Hospitals can deter abductors but they cannot keep them out altogether. John Rabun, of the US National Centre for Missing and Exploited Children, who has visited Britain to advise hospital managers on security, said that although a determined abductor would evade any security cordon, the task was to make it as difficult as possible.

The typical abductor was a woman who might have miscarried and appeared pregnant. She was often not living with her partner and had planned the baby "to get him back''. When she miscarried she went in search of another baby.

British experts stressed that the cases were extremely rare.
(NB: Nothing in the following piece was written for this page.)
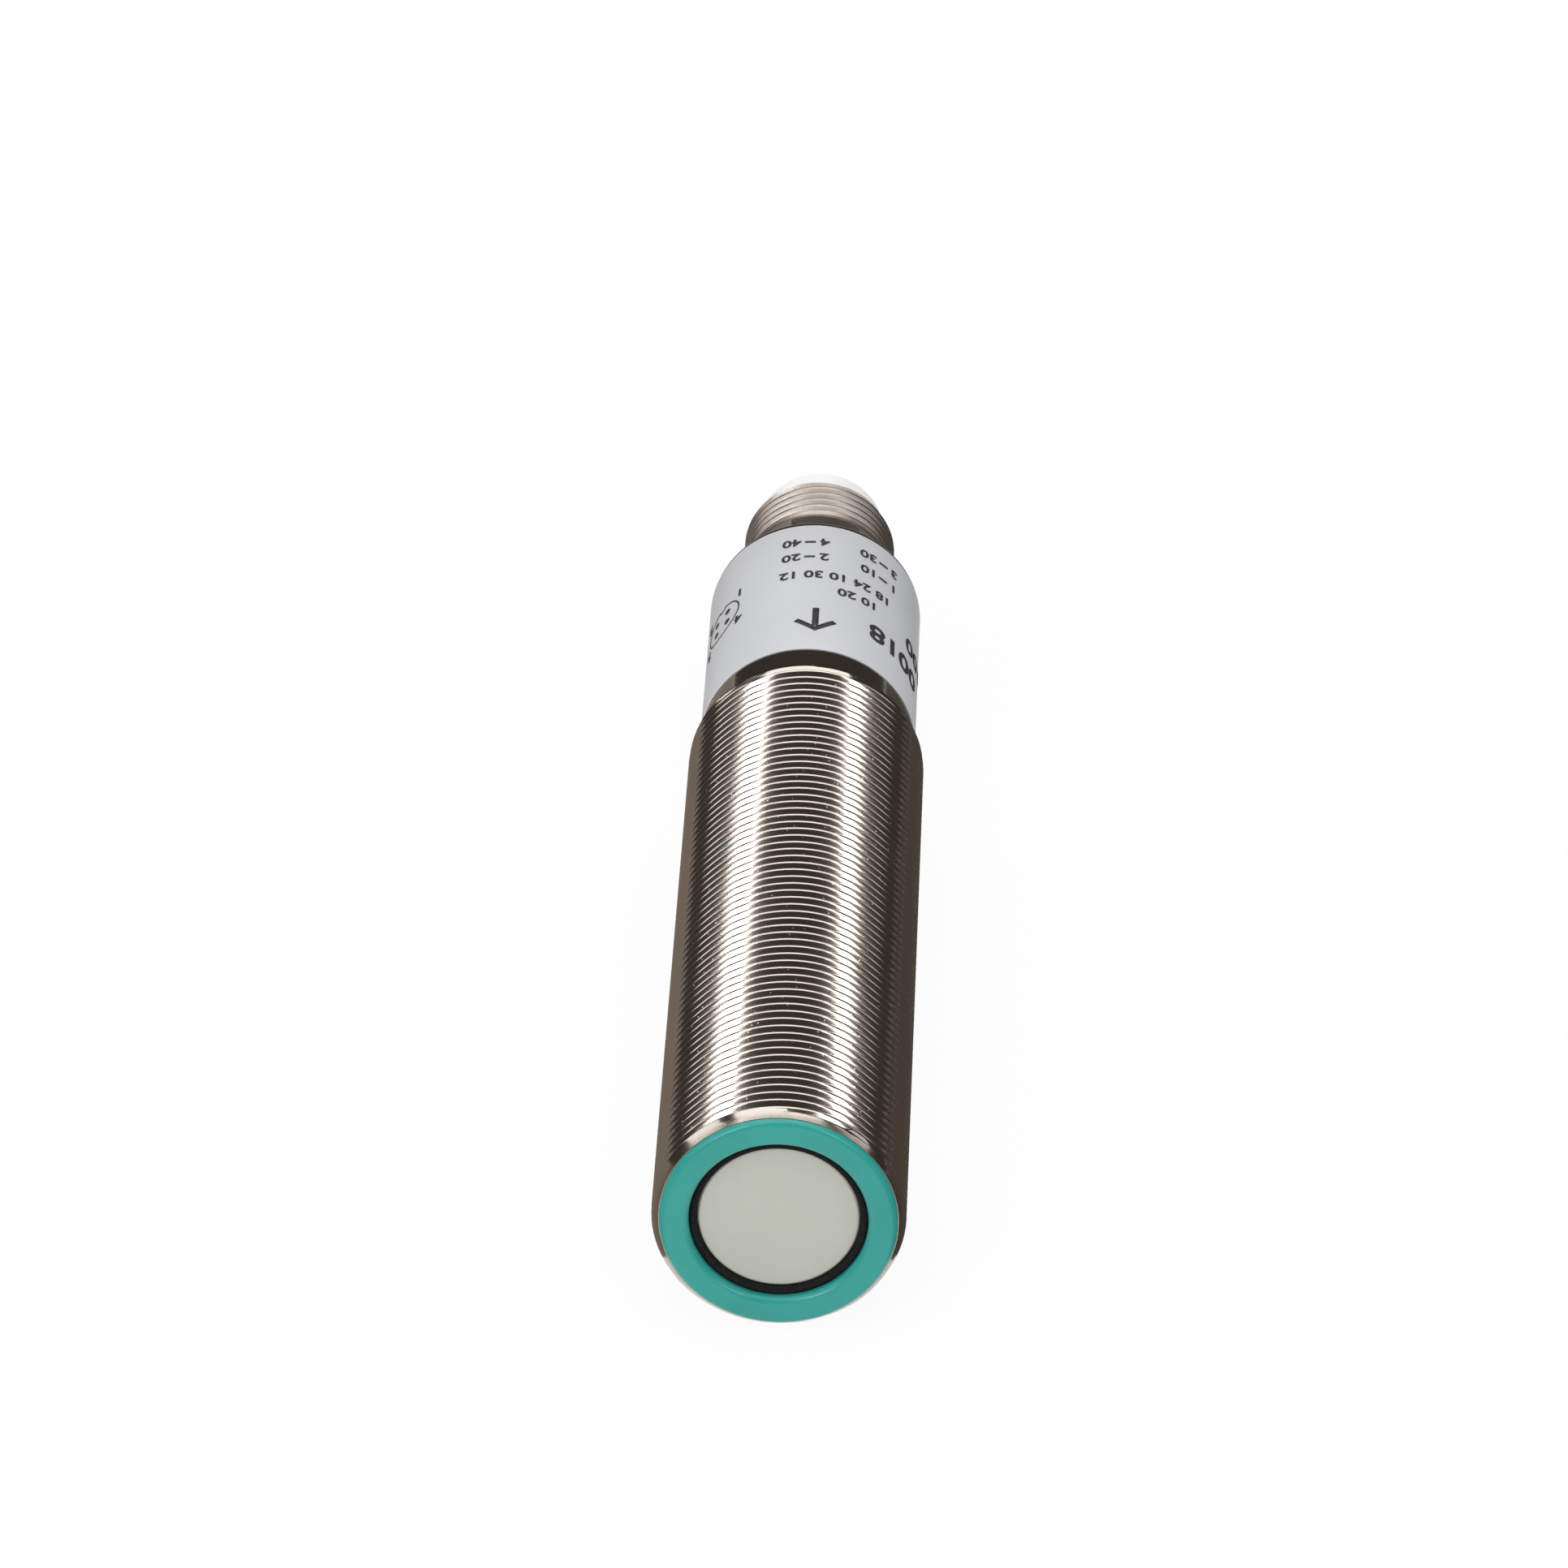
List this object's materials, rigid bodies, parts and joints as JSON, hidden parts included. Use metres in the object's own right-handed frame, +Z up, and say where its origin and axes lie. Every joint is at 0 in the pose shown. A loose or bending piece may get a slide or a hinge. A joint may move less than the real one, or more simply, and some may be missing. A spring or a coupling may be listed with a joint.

Anthony Black, former head of the psychology unit at Broadmoor hospital, said the abductors, who were always women, tended to be people who had been let down, usually by a man, or suffered a set-back such as a miscarriage or a failure to conceive.
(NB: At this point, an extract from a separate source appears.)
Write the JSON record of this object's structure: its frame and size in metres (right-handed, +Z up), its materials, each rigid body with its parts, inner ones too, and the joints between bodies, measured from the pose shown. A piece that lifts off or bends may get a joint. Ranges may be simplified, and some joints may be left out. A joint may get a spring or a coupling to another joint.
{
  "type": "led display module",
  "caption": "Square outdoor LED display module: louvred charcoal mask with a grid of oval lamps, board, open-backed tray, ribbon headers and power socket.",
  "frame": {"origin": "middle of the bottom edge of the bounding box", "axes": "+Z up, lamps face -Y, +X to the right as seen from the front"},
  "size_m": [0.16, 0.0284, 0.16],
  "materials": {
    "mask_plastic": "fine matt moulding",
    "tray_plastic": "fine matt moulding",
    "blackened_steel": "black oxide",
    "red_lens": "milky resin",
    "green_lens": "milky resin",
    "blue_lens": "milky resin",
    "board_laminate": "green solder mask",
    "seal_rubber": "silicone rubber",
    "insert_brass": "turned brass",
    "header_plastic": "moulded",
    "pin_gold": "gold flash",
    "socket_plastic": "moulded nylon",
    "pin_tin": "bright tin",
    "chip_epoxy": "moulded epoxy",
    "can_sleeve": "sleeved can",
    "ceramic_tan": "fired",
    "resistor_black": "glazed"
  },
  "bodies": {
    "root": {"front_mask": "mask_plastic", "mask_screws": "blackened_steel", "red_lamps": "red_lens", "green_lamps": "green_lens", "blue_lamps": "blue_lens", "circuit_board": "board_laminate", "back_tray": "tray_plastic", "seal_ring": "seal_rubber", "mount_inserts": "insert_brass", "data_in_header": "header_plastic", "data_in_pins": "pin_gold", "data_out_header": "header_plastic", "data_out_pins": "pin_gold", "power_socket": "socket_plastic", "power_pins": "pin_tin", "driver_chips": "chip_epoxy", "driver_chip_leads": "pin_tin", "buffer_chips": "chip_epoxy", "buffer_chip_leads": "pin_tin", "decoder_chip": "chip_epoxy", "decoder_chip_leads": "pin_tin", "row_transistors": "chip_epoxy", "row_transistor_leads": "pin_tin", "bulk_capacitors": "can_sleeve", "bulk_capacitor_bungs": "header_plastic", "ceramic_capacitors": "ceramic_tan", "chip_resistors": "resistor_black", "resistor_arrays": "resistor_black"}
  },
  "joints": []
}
"The cases tend to figure around the break-up of a relationship or a loss of some kind. The woman may even be deluded that she has a baby. She may go through a phantom pregnancy. Some women pad themselves out to please a partner."

He said the abductors tended to be sensitive, vulnerable people who had had unhappy experiences which involved being let down or deserted.

"Ordinary people will cope with a lot of distress. They grin and bear it or try for adoption or for infertility treatment, depending on their circumstances. These women invariably turn out to have had a chequered life history and the break-up or the miscarriage is the latest in a succession of onslaughts, insults and mishaps."

The upside was that because the babies were wanted they tended to be well looked after. "They treat them as their own. If a couple had snatched the baby one would worry that the motive was a bit more malign."

Alice Lovell, psychologist at South Bank University, London, and an expert on the effects of miscarriage, said that the idea that women who lost a baby might think of taking someone else's was a myth. "These women want their own baby. There is no evidence that miscarriage leads to abduction. To compound the loss these women suffer by assuming they might resort to abduction is very hurtful."

In the US, 170 infants have been abducted since 1983, nine so far this year. Ten are still missing. Cathy Nahirny, of the US Center for Missing and Exploited Children said yesterday: "The recovery rate is very good. The babies are very rarely harmed. The women who take them raise them as their own."

She said when a new born baby was taken it was possible the woman would have faked a pregnancy keeping her partner, family and friends in the dark.

She said although there was no criminal intent they lived their lives by lying and deceit. "They are incredibly convincing con-artists."

In one case in the US, a woman whose marriage to a soldier was going through a rocky patch told him she was pregnant. She then convinced him that there was a tradition in her family going back generations that the pregnant couple did not have sex or sleep together during the pregnancy. Her husband, anxious not to upset her, accepted the story.

During her "pregnancy" she stuffed padding in her clothes and when she was "due" and her husband was away for a few days, she applied for a babysitting position - and stole the baby.